# Stated exercise:
Look below. Copy each line that has "continues" in it.

### Listed entries ###

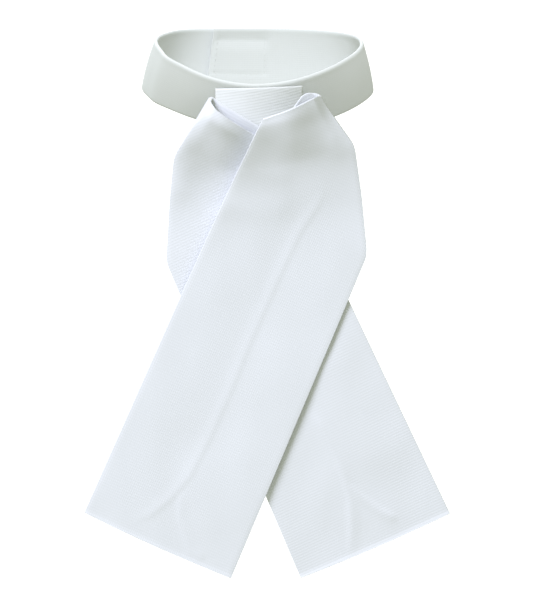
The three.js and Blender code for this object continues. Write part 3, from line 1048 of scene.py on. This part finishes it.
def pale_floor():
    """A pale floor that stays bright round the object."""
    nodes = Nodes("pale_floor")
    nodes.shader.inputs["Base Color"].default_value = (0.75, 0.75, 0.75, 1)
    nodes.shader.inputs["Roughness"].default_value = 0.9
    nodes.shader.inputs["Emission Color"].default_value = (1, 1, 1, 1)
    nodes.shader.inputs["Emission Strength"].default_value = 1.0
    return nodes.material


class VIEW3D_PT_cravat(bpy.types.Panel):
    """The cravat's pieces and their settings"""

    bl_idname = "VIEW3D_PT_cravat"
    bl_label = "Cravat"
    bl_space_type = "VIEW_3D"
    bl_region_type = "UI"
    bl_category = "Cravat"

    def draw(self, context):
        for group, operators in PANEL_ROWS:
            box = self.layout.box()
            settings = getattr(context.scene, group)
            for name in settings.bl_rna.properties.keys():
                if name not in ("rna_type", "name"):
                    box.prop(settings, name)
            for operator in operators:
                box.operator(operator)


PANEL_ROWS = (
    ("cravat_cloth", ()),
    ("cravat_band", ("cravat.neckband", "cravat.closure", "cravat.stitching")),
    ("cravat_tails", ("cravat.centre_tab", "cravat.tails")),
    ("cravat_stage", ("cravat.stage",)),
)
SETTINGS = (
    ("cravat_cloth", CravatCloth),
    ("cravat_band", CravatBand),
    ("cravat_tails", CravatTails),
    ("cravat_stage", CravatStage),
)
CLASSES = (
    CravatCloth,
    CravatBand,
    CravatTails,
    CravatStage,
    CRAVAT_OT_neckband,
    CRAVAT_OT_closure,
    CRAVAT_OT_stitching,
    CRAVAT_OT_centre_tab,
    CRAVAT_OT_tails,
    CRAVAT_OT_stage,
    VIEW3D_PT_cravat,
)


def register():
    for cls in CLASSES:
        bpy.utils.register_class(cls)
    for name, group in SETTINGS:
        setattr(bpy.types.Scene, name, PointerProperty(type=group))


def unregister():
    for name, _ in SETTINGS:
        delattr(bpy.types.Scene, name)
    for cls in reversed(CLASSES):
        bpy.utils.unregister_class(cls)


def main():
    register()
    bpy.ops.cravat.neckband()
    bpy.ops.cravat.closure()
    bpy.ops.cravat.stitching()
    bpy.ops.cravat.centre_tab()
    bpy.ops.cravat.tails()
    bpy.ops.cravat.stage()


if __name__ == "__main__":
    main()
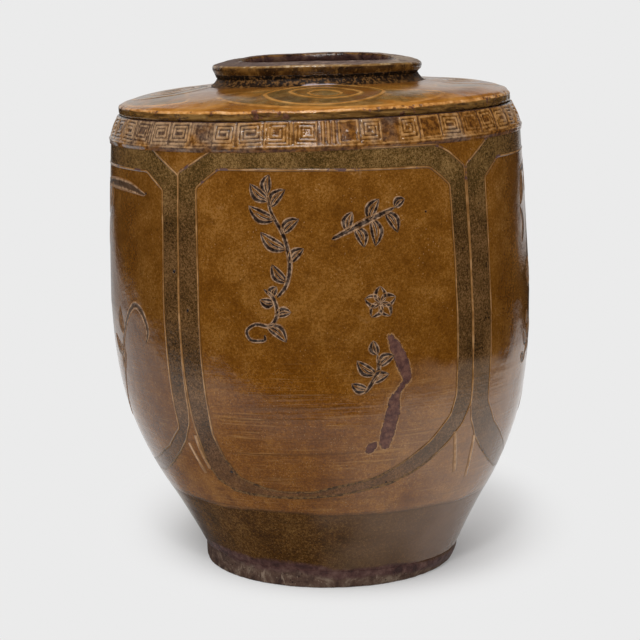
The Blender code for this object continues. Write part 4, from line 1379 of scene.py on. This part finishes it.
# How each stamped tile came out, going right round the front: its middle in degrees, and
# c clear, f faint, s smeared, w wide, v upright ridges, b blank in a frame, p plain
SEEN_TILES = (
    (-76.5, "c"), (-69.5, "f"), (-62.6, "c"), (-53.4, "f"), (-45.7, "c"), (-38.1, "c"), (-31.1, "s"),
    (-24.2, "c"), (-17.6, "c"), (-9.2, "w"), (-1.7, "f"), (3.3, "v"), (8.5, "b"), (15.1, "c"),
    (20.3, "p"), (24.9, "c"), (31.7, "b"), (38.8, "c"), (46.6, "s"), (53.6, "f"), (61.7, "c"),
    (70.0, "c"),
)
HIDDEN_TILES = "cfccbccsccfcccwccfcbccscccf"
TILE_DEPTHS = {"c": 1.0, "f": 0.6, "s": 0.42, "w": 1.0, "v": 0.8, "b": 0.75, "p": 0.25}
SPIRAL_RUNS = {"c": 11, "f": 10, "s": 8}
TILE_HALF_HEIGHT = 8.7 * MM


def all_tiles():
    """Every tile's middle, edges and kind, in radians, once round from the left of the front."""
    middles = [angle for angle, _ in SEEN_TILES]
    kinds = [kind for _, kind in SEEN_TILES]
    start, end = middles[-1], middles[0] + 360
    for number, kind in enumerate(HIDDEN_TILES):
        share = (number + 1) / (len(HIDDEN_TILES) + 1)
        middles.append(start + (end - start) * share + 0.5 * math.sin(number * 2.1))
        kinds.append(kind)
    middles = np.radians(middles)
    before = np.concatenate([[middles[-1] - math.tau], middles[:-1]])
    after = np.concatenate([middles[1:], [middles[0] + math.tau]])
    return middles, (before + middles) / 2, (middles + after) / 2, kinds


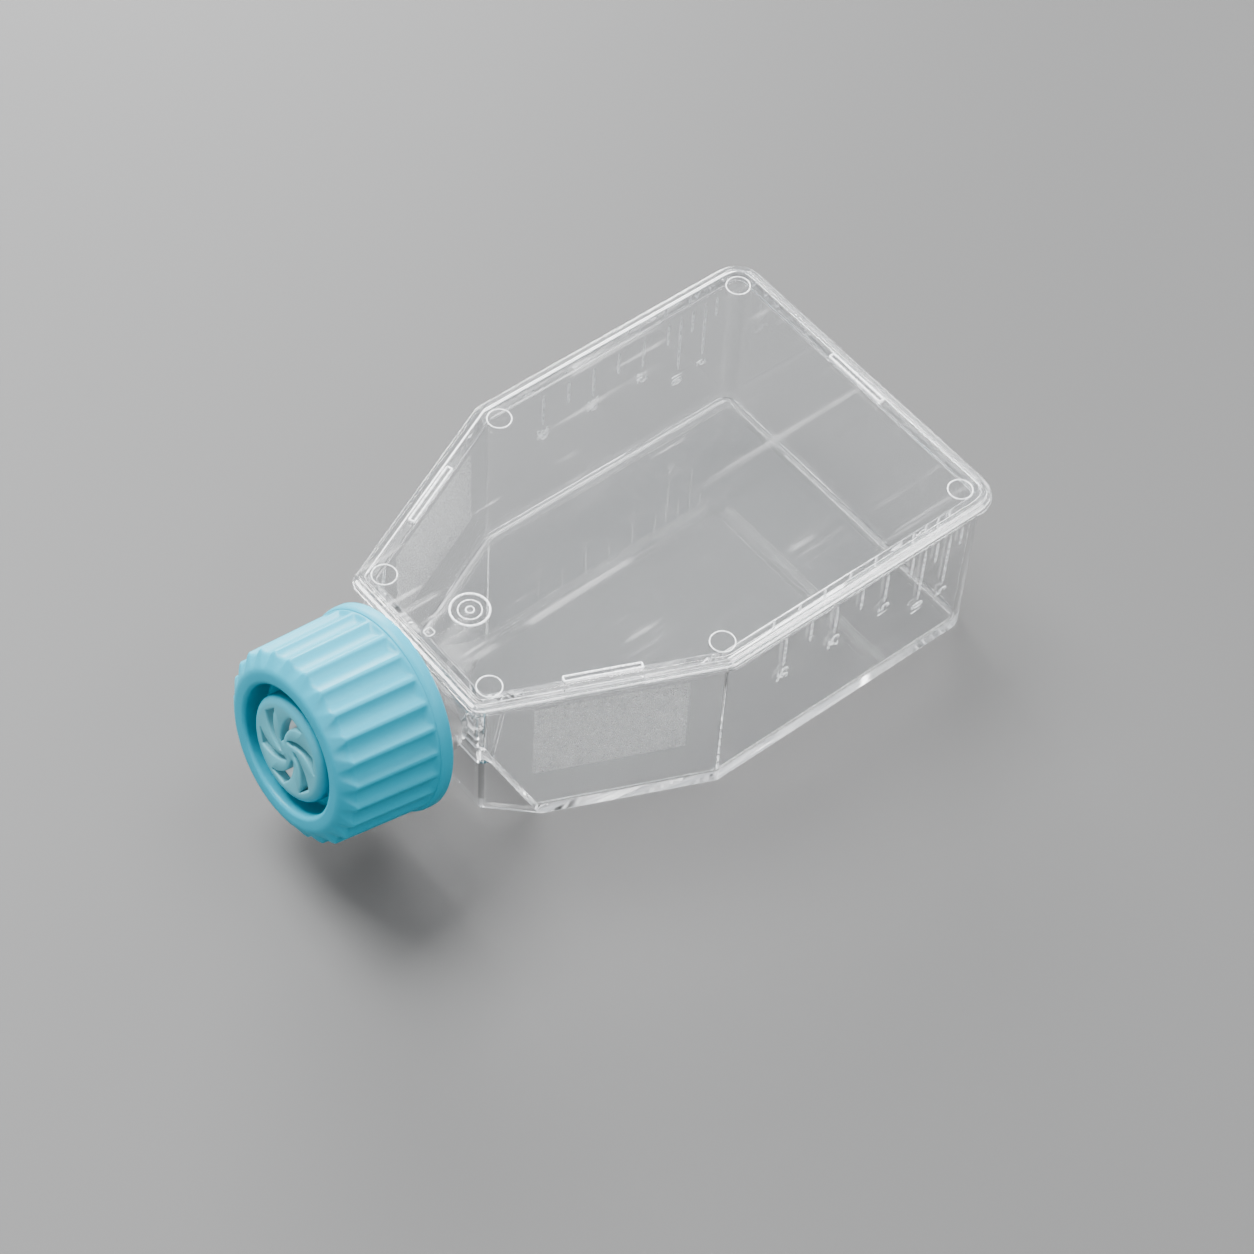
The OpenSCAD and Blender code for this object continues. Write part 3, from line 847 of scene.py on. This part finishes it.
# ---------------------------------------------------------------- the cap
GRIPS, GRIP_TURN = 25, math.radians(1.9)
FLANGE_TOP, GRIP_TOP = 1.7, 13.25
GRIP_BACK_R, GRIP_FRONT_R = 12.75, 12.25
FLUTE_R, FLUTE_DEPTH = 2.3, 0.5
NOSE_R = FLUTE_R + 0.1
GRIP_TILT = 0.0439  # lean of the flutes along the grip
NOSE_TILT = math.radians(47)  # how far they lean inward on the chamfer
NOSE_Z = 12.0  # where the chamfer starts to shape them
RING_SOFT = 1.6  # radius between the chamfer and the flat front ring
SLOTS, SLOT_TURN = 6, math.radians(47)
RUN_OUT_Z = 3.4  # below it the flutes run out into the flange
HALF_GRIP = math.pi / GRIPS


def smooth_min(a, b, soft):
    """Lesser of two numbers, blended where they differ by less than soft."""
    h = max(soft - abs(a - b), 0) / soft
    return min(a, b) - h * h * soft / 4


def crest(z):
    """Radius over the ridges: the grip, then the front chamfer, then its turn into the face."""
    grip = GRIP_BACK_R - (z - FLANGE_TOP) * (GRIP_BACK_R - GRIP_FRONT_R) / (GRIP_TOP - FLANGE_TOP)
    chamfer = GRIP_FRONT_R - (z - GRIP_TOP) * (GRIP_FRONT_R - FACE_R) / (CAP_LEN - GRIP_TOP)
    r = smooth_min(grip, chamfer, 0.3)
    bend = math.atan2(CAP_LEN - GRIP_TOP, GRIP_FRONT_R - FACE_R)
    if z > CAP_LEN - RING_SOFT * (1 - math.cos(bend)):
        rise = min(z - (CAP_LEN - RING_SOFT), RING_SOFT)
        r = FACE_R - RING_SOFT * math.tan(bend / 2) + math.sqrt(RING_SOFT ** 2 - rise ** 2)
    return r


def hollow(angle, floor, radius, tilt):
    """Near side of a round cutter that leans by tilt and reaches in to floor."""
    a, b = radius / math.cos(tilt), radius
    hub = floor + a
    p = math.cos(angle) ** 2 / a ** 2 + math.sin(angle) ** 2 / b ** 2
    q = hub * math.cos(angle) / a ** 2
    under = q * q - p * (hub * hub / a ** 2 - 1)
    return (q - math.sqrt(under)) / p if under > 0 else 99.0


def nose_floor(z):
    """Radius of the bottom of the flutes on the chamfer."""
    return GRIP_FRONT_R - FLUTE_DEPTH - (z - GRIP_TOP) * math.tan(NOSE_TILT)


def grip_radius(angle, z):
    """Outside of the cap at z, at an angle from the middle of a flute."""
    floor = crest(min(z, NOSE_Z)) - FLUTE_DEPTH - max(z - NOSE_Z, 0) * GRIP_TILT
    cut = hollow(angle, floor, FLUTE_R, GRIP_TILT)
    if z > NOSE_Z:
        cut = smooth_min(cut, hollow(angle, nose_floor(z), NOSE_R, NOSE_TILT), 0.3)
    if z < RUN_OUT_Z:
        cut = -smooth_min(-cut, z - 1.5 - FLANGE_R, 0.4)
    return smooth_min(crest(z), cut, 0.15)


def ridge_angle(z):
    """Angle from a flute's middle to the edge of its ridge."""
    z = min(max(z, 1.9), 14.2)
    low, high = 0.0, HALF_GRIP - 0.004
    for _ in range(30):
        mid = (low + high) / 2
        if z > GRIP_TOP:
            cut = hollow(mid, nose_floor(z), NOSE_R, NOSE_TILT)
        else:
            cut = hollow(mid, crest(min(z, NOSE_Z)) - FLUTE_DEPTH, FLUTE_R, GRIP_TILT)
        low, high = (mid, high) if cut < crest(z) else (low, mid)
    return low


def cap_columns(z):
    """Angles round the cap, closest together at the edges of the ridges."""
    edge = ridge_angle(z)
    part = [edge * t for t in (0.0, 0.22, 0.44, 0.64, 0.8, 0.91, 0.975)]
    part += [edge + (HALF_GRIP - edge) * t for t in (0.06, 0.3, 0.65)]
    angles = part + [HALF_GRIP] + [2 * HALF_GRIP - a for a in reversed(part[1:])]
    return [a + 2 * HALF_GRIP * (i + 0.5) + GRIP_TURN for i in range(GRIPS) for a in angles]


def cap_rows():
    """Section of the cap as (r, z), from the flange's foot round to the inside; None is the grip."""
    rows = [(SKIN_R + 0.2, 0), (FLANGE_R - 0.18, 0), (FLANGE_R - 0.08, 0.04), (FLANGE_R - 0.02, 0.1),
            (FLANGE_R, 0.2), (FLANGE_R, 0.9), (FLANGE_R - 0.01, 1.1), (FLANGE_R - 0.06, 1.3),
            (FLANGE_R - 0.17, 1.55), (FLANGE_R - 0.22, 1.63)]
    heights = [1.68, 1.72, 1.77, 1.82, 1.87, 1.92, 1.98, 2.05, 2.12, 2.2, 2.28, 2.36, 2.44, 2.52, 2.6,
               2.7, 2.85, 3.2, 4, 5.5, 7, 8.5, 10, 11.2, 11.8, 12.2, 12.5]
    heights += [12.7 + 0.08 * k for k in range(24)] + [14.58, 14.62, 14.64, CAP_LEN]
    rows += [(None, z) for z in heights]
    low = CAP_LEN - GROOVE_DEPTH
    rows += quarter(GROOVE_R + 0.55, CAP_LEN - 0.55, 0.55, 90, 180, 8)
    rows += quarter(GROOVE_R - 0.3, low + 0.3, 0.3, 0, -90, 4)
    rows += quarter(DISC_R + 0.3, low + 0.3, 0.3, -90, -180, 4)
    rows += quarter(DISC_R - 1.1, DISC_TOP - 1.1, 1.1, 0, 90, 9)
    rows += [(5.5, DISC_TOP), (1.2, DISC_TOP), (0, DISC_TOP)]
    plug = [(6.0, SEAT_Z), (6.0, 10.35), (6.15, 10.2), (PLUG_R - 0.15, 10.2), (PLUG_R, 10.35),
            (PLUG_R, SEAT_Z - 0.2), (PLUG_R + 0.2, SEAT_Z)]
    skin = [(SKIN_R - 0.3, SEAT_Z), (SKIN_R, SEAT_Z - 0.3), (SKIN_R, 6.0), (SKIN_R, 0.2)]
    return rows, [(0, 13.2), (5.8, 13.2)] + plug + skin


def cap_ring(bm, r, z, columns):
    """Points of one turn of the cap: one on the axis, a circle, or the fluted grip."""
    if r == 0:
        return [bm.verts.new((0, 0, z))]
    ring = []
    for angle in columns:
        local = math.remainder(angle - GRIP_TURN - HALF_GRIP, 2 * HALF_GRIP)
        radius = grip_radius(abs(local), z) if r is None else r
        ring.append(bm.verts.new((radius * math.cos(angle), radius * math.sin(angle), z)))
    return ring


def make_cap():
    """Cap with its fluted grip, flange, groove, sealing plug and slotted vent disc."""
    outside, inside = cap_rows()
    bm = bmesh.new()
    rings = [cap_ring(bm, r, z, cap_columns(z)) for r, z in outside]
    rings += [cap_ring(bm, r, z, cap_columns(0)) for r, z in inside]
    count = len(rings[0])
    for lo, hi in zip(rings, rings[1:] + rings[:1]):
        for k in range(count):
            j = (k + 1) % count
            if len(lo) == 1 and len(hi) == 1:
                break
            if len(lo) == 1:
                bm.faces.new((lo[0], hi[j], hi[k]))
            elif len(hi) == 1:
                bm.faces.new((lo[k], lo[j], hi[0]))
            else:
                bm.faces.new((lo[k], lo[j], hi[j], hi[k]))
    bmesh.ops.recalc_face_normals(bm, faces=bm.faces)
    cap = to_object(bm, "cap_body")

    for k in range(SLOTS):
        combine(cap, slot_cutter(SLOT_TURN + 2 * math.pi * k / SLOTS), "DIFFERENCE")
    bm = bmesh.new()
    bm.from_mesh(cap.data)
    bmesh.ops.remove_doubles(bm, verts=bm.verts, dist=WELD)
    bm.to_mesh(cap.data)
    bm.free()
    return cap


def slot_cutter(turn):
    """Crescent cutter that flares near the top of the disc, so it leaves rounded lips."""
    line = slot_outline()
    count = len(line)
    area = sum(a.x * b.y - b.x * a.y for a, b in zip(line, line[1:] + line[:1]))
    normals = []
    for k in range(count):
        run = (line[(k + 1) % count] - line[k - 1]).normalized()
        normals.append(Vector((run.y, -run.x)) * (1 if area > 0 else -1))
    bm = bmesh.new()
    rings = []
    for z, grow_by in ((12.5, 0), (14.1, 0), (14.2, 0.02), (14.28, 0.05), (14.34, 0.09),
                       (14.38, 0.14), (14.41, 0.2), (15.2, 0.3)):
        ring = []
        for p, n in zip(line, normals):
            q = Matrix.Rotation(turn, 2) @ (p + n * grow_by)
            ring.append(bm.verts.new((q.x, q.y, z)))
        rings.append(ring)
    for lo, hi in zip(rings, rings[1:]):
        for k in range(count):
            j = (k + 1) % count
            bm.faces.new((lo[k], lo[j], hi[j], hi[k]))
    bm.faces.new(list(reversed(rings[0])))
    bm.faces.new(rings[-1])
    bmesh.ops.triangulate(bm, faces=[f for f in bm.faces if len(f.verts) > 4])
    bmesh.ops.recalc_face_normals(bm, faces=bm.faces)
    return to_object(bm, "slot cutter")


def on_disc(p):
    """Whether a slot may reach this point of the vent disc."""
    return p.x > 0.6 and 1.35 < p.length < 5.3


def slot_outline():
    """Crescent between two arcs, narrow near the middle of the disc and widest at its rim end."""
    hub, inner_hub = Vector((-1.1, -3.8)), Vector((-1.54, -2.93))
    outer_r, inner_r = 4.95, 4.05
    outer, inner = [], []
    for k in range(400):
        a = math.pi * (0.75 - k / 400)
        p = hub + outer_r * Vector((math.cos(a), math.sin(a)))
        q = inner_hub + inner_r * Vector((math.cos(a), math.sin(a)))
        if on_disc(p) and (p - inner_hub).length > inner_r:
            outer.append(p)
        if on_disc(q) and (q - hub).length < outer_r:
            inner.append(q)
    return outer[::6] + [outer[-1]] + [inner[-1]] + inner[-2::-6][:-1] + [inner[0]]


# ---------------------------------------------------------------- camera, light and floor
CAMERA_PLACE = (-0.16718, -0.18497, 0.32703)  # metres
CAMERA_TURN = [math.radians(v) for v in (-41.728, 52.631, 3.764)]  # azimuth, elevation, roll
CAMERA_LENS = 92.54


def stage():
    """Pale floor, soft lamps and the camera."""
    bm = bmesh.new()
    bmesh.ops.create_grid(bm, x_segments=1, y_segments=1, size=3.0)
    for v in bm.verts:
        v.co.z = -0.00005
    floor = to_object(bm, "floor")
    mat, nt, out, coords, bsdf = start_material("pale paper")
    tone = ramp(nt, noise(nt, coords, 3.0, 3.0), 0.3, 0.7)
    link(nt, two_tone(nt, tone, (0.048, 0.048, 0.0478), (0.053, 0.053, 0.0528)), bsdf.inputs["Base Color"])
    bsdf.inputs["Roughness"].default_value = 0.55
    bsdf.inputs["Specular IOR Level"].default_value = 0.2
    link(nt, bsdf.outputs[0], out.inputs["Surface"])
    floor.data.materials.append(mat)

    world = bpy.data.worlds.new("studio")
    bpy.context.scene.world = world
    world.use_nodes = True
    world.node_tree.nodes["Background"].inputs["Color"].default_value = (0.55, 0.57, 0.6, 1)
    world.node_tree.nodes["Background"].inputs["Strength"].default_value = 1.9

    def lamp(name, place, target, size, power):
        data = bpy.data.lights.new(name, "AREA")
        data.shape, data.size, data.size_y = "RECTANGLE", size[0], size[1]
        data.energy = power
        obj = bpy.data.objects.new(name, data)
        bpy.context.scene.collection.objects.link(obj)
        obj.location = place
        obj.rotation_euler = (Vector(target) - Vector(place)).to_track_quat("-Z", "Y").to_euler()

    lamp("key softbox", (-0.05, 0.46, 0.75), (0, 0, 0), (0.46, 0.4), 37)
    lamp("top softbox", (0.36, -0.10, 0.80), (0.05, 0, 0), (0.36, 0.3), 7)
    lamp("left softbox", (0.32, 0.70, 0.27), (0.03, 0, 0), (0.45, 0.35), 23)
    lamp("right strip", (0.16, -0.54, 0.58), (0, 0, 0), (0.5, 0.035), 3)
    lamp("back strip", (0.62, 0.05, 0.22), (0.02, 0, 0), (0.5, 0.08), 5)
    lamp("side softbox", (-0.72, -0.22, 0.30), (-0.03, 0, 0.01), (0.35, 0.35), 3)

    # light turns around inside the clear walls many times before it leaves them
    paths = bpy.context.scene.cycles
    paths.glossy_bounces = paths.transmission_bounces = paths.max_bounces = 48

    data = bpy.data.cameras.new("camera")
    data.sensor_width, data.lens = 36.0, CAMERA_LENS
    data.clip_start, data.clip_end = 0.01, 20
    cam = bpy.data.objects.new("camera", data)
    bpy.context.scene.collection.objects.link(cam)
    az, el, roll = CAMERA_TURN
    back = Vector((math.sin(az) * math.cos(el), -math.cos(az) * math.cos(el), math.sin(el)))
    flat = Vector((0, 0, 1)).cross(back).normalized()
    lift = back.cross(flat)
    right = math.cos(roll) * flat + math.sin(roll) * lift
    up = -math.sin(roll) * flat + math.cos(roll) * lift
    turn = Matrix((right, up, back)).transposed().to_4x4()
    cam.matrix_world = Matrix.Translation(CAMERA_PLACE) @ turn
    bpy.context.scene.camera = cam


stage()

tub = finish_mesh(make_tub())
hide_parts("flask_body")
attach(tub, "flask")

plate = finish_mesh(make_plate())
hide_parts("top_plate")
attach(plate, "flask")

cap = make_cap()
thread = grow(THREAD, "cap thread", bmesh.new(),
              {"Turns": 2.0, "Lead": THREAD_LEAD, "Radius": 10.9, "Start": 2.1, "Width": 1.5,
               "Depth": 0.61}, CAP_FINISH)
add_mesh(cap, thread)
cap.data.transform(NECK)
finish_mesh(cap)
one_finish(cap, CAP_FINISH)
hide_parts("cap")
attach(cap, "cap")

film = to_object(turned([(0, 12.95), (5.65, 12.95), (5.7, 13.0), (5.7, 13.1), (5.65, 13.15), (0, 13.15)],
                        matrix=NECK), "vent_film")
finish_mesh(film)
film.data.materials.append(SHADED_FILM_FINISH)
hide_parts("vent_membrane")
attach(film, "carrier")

###

# Full output:
The three.js and Blender code for this object continues. Write part 3, from line 1048 of scene.py on. This part finishes it.
The Blender code for this object continues. Write part 4, from line 1379 of scene.py on. This part finishes it.
The OpenSCAD and Blender code for this object continues. Write part 3, from line 847 of scene.py on. This part finishes it.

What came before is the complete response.